Every couple is different, of course. As the video points out, however, we can often back into commitments we don’t realize we’re making, or thinking that we’re making prudently because it’s Still Not Marriage. It’s an inconsistent caution.
Apart from the religious aspects, the legal aspects, and the romantic aspects, the crucial role I believe that marriage can play in our lives is forcing a degree of honesty about what our intentions are. Honesty with others, and honesty with ourselves. “Will you marry me?” may sound more romantic than “Are you willing to enter a formal entanglement that will make separation more difficult?” But the question is there whether we consciously dive in with a ring and an answer, or whether we go into the pool one step at a time until we are just about as wet.

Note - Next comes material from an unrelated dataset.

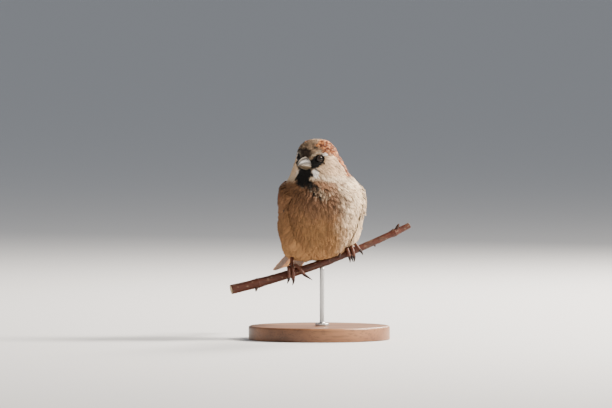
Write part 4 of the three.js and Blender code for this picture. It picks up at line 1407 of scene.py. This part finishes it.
def add_claw(name, toe_end, along, hook, sideways, length):
    """A claw from just beyond the toe's end, hooked round the twig."""
    root = toe_end + along * (GAP + 0.25)
    bend = root + along * length * 0.5 + sideways * 0.4
    tip = root + along * length * 0.86 + hook * length * 0.3 + sideways * 0.9 + (0, 0, -0.1 * length)
    share = np.linspace(-0.16, 1, 40)
    radii = CLAW_RADIUS * (1 - np.clip(share, 0, 1) ** 1.5) + CLAW_TIP + 0.12 * bump_at(share, 0.1, 0.2)
    add_limb(
        f"{name}_horn", through((root, bend, tip), share), radii, -hook, 16,
        lambda share, angle: 1 - 0.12 * np.maximum(0, -np.sin(angle)),
        lambda share, angle: mix(CLAW_DARK * 1.8, CLAW_DARK, smooth(0, 0.5, share)),
        CLAW, "claws", name,
    )


def add_foot(name, side, x, ankle, toes):
    start = around_twig(x, 0.0, twig_radius(x) + 2.3)
    top = BIRD + ankle
    middle = (start + top) / 2 + (0, -1.2, 0)
    share = np.linspace(0, 1, 90)
    radii = TARSUS_RADIUS * (1.15 + bumps(share, *TARSUS_JOINTS))
    add_scaly(f"tarsus_{name}", "tarsus", through((start, middle, top), share), radii, FORWARD, 24)
    for toe, (from_angle, to_angle, spread, reach, drop, claw, lean) in toes.items():
        share = np.linspace(0, 1, 80)
        at = x + side * between(spread, reach, share)
        off = twig_radius(at) + GAP + TOE_RADIUS * 1.12 + 0.5 * (1 - share) ** 2 + drop * share**3
        centres = around_twig(at, between(from_angle, to_angle, share), off)
        radii = TOE_RADIUS * (0.92 - 0.14 * share + bumps(share, *TOE_PADS))
        add_scaly(f"toe_{name}_{toe}", "toe", centres, radii, centres - twig_at(at), 20)
        hook = FORWARD if toe == "hind" else -FORWARD
        along = unit(centres[-1] - centres[-8])
        add_claw(f"claw_{name}_{toe}", centres[-1], along, hook, LEFTWARD * side * lean, claw)


for foot, (side, *shape) in FEET.items():
    add_foot(foot, side, *shape)


# ---- the twig ----
BARK_RED = srgb(74, 31, 14)
BARK_GREY = srgb(92, 62, 44)
PITH = srgb(206, 184, 148)
BUD_BROWN = srgb(52, 26, 18)
FLECKS = 110
# Each bud's place along the twig, its angle round it, its length, its radius and how far it leans.
BUDS = (
    (50, 20, 2.6, 1.3, 1.6), (10.4, 64, 3.4, 1.5, 0.6), (-44, 150, 2.2, 1.2, -1.2), (35, 200, 1.5, 1.0, 1.4),
)


def pale_flecks(x, angle):
    """The share of the bark, over rows x and angles, that is a pale fleck."""
    spots = np.random.default_rng(43)
    pale = np.zeros(np.broadcast_shapes(x.shape, angle.shape))
    for _ in range(FLECKS):
        at, turn = spots.uniform(*TWIG["reach"]), spots.uniform(0, 2 * math.pi)
        apart = np.angle(np.exp(1j * (angle - turn))) * 2.5
        pale = np.maximum(pale, bump_at(x, at, spots.uniform(0.3, 0.7)) * bump_at(apart, 0, 0.28))
    return pale


def add_twig():
    x = np.linspace(*TWIG["reach"], 420)
    angle = circle(40)[None, :, None]
    out = FORWARD * np.sin(angle) + twig_up(x)[:, None] * np.cos(angle)
    base = twig_at(x)[:, None] + out * twig_radius(x)[:, None, None]
    stretched = base * (0.3, 1, 1)
    ridges = sum(bumps(x, (0.16, at, 0.35), (-0.1, at + 0.7, 0.3)) for _, at, _ in NODES_OF_GROWTH)
    pale = pale_flecks(x[:, None], angle[..., 0])
    relief = 0.07 * waves(stretched, 0.7, 41) + 0.05 * waves(stretched, 0.3, 42)
    relief = relief + ridges[:, None] + 0.12 * pale
    bloom = smooth(0.1, 1.2, waves(base * (0.4, 1, 1), 2.5, 44))
    tone = layered(BARK_RED, (BARK_GREY, bloom), (PITH * 0.45, 0.6 * pale))
    add_tubes("twig_bark", [(base + out * relief[..., None], tone)], BARK, "bark", "perch", end=PITH)


def bud(x, turn, length, radius, lean):
    """A pointed bud with overlapping scales, as rings and their colours."""
    out = np.array((0, -math.sin(math.radians(turn)), math.cos(math.radians(turn))))
    root = twig_at(x) + out * 0.4 * twig_radius(x)
    tip = twig_at(x) + out * (twig_radius(x) + length) + (lean, 0, lean * TWIG["slope"])
    waist = root + (tip - root) * 0.55 + out * 0.2 * length
    share, angle = np.meshgrid(np.linspace(0, 1, 50), circle(24), indexing="ij")
    scale_edge = ((share * 4 + 0.35 * np.cos(angle * 2 + share * 9)) % 1.0) ** 4
    thick = radius * (1 - 0.86 * share**1.6) * (1 + 0.12 * scale_edge)
    rings = rings_along(through((root, waist, tip), share[:, 0]), np.array((1.0, 0.0, 0.3)), thick, angle)
    return rings, mix(BUD_BROWN, BARK_GREY, 0.6 * scale_edge)


def cut_end(x, way):
    """A sawn end: a shallow disc of pale wood with rings about the pith, inside a rim of bark."""
    outward = np.array((1.0, 0, TWIG["slope"] + 2 * TWIG["curl"] * x)) * way
    radius = np.linspace(0.01, twig_radius(x) - 0.3, 30)[::-1]
    height = 0.10 + 0.03 * np.sin(radius * 11)
    height[0] = -0.5
    tone = mix(PITH * (0.85 + 0.15 * np.sin(radius * 11))[:, None], BARK_RED, bump_at(radius, 0, 0.35))
    return turned_profile(twig_at(x), outward, radius, height, 36), tone[:, None]


add_twig()
add_tubes("twig_buds", [bud(*shape) for shape in BUDS], BARK, "bark")
add_tubes("twig_cut_ends", [cut_end(x, way) for x, way in zip(TWIG["reach"], (-1, 1))], CUT_WOOD, "bark")


# ---- the stand ----
BASE_EDGE = 1.3  # the radius of the base's rounded rim
ROD_RADIUS, COLLAR_RADIUS = 1.5, 4.3


def add_turned(name, y, profile, sides, look, slot, node):
    """A solid of revolution about an upright axis at y, from a profile of (radius, height)."""
    radii, heights = np.array(profile, float).T
    rings = turned_profile(np.array((0.0, y, 0.0)), (0, 0, 1), radii, heights, sides)
    dress(welded(new_mesh(name, *closed_tube(rings))), look, slot, node)


def arc(centre_radius, centre_height, radius, start, end, steps):
    """Points of a round edge, angles in degrees from level."""
    angles = np.radians(np.linspace(start, end, steps))
    return list(zip(centre_radius + radius * np.cos(angles), centre_height + radius * np.sin(angles)))


def add_base():
    _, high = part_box("stand_base")
    radius, thickness = high[0] / TO_METRES, high[2] / TO_METRES
    profile = [(0.01, 0), (radius - 3, 0), (radius - 1.2, 0)]
    profile += arc(radius - 0.6, 0.6, 0.6, -90, 0, 6)
    profile += arc(radius - BASE_EDGE, thickness - BASE_EDGE, BASE_EDGE, 0, 90, 10)
    profile += [(radius - 4, thickness), (radius - 12, thickness), (0.01, thickness)]
    add_turned("stand_base_wood", 0.0, profile, 160, STAND_WOOD, "stand_wood", "stand_base")


def add_rod():
    """The rod up to the twig, with its collar on the base."""
    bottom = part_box("stand_rod")[0][2] / TO_METRES
    top = BIRD[2] - twig_radius(0.0) * 0.7
    profile = [(0.01, bottom), (COLLAR_RADIUS, bottom)] + arc(COLLAR_RADIUS, bottom + 0.2, 0.2, -60, 0, 4)
    profile += arc(4.0, bottom + 1.1, 0.5, 0, 90, 6) + arc(2.5, bottom + 2.6, 0.9, -100, -170, 6)
    profile += [(ROD_RADIUS, height) for height in (bottom + 3.4, bottom + 12, top - 3, top)] + [(0.01, top)]
    add_turned("stand_rod_steel", BIRD[1], profile, 48, STEEL, "stand_metal", "stand_rod")


add_base()
add_rod()


# ---- camera, light and floor ----
AIM_ACROSS, AIM_UP = -10.4, 38.35  # from the grip to the middle of the picture
VIEW_TURN, VIEW_RISE = math.radians(-15), math.radians(2)
VIEW_DISTANCE = 6630.0
FLOOR_HALF = 60000.0
SUN_COLOUR, FILL_COLOUR, SKY_COLOUR = (1.0, 0.9, 0.78), (1.0, 0.86, 0.7), (0.9, 0.94, 1.0)
FLOOR_GREY = (0.62, 0.63, 0.65)
view_right = np.array((math.cos(VIEW_TURN), math.sin(VIEW_TURN), 0))
view_level = np.array((math.sin(VIEW_TURN), -math.cos(VIEW_TURN), 0))
view_back = view_level * math.cos(VIEW_RISE) + (0, 0, math.sin(VIEW_RISE))
view_up = np.cross(view_back, view_right)


def aimed(name, data, place, target):
    """A camera or a light at a place, looking at a target."""
    thing = bpy.data.objects.new(name, data)
    bpy.context.scene.collection.objects.link(thing)
    thing.location = Vector(place * TO_METRES)
    thing.rotation_mode = "QUATERNION"
    thing.rotation_quaternion = Vector(target - place).to_track_quat("-Z", "Y")
    return thing


def add_camera():
    data = bpy.data.cameras.new("camera")
    data.sensor_width, data.lens = 36, 600
    data.clip_start, data.clip_end = 0.1, 200
    aim = BIRD + view_right * AIM_ACROSS + view_up * AIM_UP
    bpy.context.scene.camera = aimed("camera", data, aim + view_back * VIEW_DISTANCE, aim)


def add_light(name, place, size_m, watts, colour):
    """A soft square light. place is metres right, up and back from the bird, in the camera's directions."""
    data = bpy.data.lights.new(name, "AREA")
    data.size, data.energy, data.color = size_m, watts, colour
    target = BIRD + (0, 0, 40)
    aimed(name, data, target + np.array(place) @ (view_right, view_up, view_back) / TO_METRES, target)


def add_floor():
    square = np.array(((-1, -1, 0), (1, -1, 0), (1, 1, 0), (-1, 1, 0)))
    floor = new_mesh("floor", square * FLOOR_HALF, np.array(((0, 1, 2, 3),)))
    matte = {"Base_Color": (*FLOOR_GREY, 1), "Roughness": 0.9, "Specular_IOR_Level": 0.1}
    paper = Look("floor_paper", stored=False, **matte)
    floor.data.materials.append(paper.material)
    floor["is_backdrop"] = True


def add_world():
    world = bpy.data.worlds.new("studio")
    world.use_nodes = True
    background = world.node_tree.nodes["Background"]
    background.inputs["Color"].default_value = (*SKY_COLOUR, 1)
    background.inputs["Strength"].default_value = 0.37
    bpy.context.scene.world = world


add_camera()
add_floor()
add_world()
add_light("key", (1.1, 0.75, 0.1), 0.4, 80, SUN_COLOUR)
add_light("front", (-0.2, 0.6, 1.5), 2.0, 11, FILL_COLOUR)
add_light("rim", (0.5, 0.7, -0.9), 0.4, 36, SUN_COLOUR)

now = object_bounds()
str([[list(map(float, corner)) for corner in box] for box in (cad_box, now)])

Marriage or no marriage, it’s extremely important to recognize what, specifically, you are after in a relationship. If it’s just to have fun and bide your time until later in life when you’re ready to get married, that’s cool. But if it’s marriage you have in mind, or it’s marriage that your partner has in mind, it’s quite important in my view to keep your eye on the ball. To be able to ask yourself, and them, if it’s not happening why it is not happening. In terms of commitment, there’s no substitute for marriage. And in its unwelcome absence, that empty space should be scrutinized.